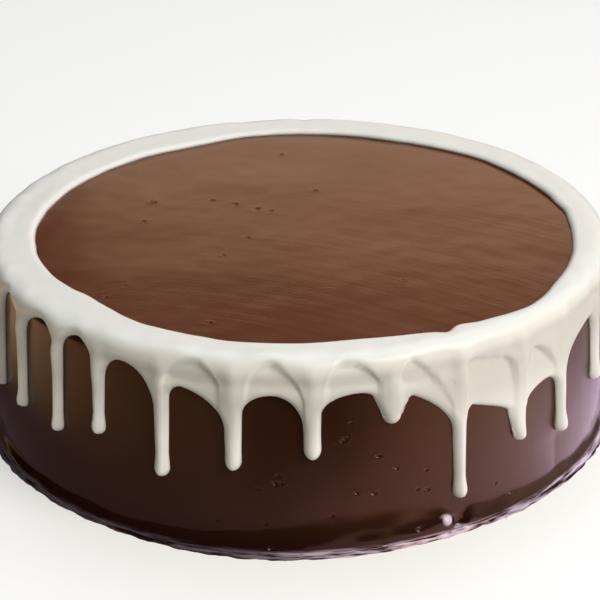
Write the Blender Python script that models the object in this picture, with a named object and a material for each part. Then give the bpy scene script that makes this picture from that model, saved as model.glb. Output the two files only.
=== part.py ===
"""A round chocolate cake under dark glaze, with white chocolate poured round its rim and run down the side.

Two solids: the glazed cake, whole and uncut, and the white chocolate that caps its edge.
The origin is the middle of the underside, +Z is up, and the side most looked at faces -Y.
Lengths are in millimetres until MM turns them into metres. An angle is in degrees, from -Y towards +X.
"""

import math
import random

import bmesh
import bpy
import numpy as np

MM = 0.001

# The glazed cake: a baked round that leans in a little towards the top
CAKE_HEIGHT = 68.5
BASE_RADIUS = 120.5
LEAN = math.atan(0.08)
SHOULDER_RADIUS = 6.0
CAKE_STEPS = 96
# The glaze thickens into a skirt at the bottom of the side, then lies out as a thin foot
SKIRT_SPREAD = 2.4
SKIRT_HEIGHT = 5.2
FOOT_SPREAD = 1.3
FOOT_HEIGHT = 0.8
# Where the skirt stands higher: (angle, half-width, extra height)
SKIRT_SWELLS = ((12, 21, 8.6), (118, 26, 5.0), (-140, 30, 4.0))
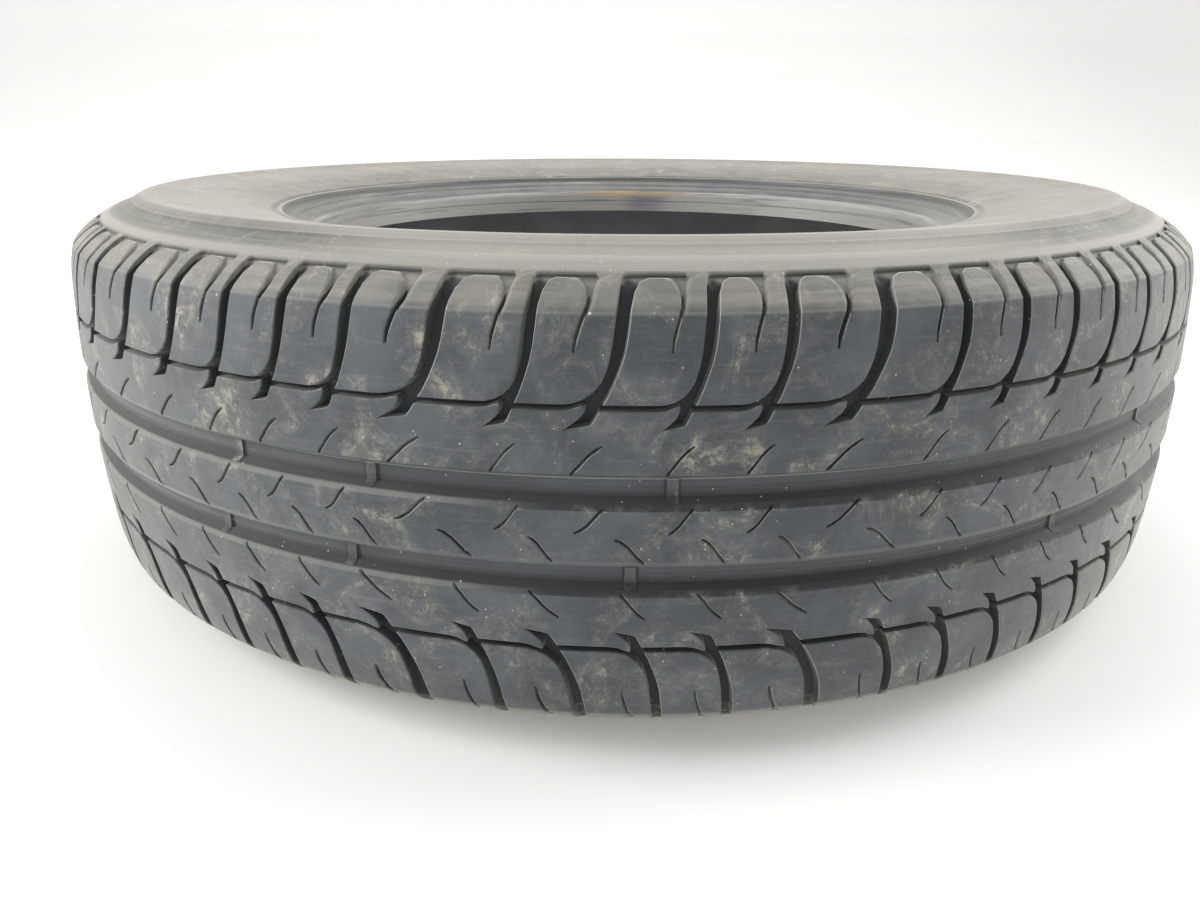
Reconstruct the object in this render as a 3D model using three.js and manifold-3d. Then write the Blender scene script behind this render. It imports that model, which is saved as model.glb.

※ ※ ※

From the listing above, extract all records word for word.

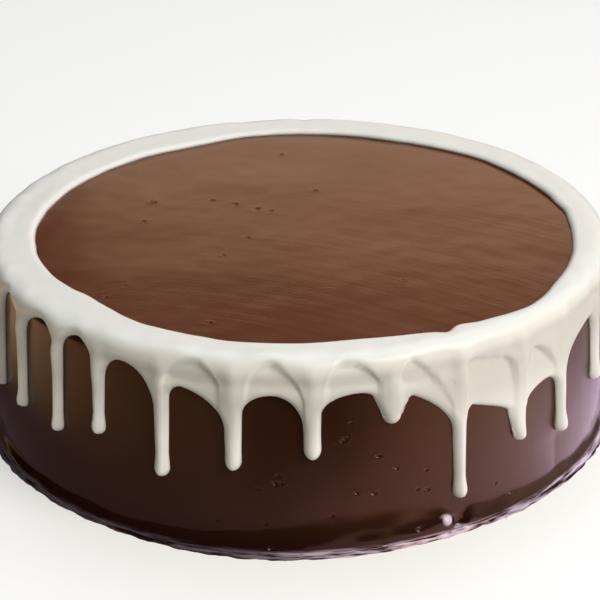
Write the Blender Python script that models the object in this picture, with a named object and a material for each part. Then give the bpy scene script that makes this picture from that model, saved as model.glb. Output the two files only.
=== part.py ===
"""A round chocolate cake under dark glaze, with white chocolate poured round its rim and run down the side.

Two solids: the glazed cake, whole and uncut, and the white chocolate that caps its edge.
The origin is the middle of the underside, +Z is up, and the side most looked at faces -Y.
Lengths are in millimetres until MM turns them into metres. An angle is in degrees, from -Y towards +X.
"""

import math
import random

import bmesh
import bpy
import numpy as np

MM = 0.001

# The glazed cake: a baked round that leans in a little towards the top
CAKE_HEIGHT = 68.5
BASE_RADIUS = 120.5
LEAN = math.atan(0.08)
SHOULDER_RADIUS = 6.0
CAKE_STEPS = 96
# The glaze thickens into a skirt at the bottom of the side, then lies out as a thin foot
SKIRT_SPREAD = 2.4
SKIRT_HEIGHT = 5.2
FOOT_SPREAD = 1.3
FOOT_HEIGHT = 0.8
# Where the skirt stands higher: (angle, half-width, extra height)
SKIRT_SWELLS = ((12, 21, 8.6), (118, 26, 5.0), (-140, 30, 4.0))
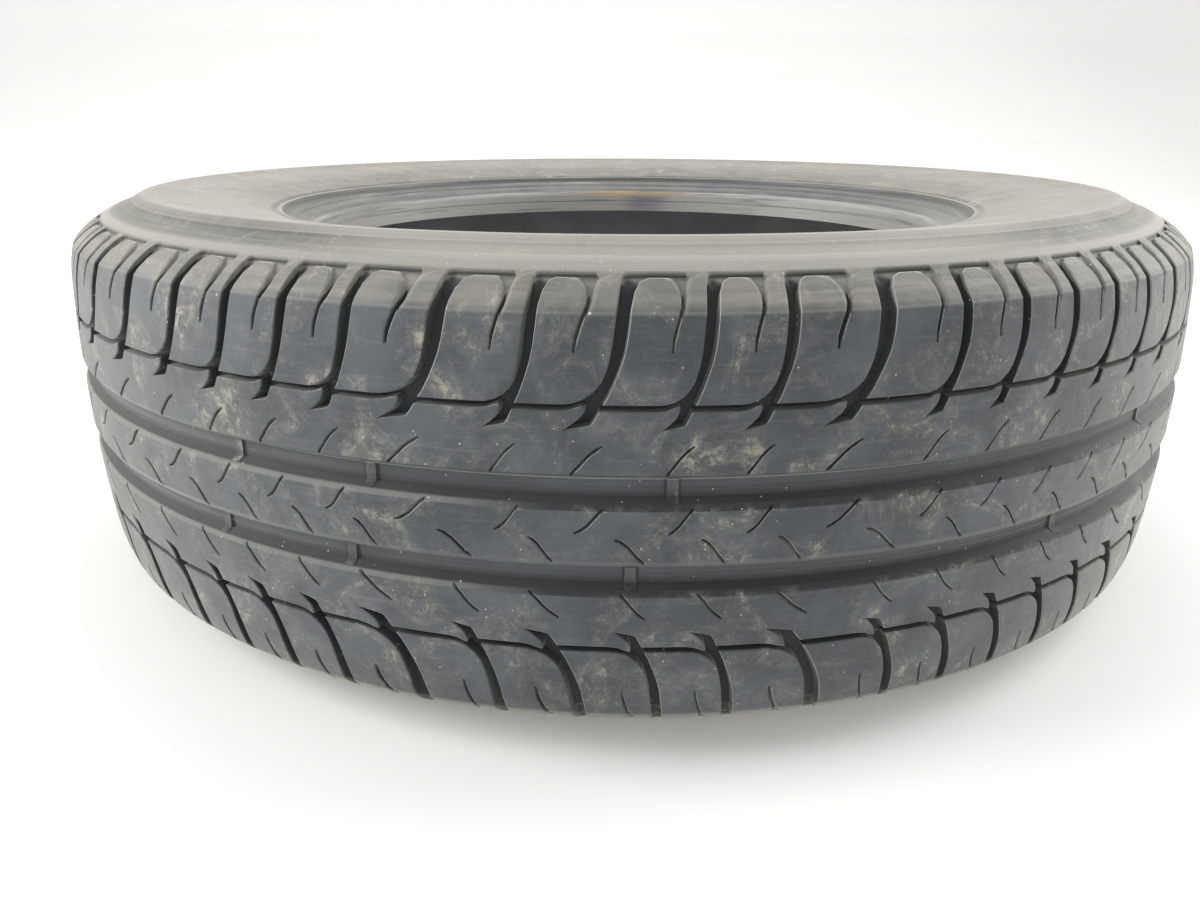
Reconstruct the object in this render as a 3D model using three.js and manifold-3d. Then write the Blender scene script behind this render. It imports that model, which is saved as model.glb.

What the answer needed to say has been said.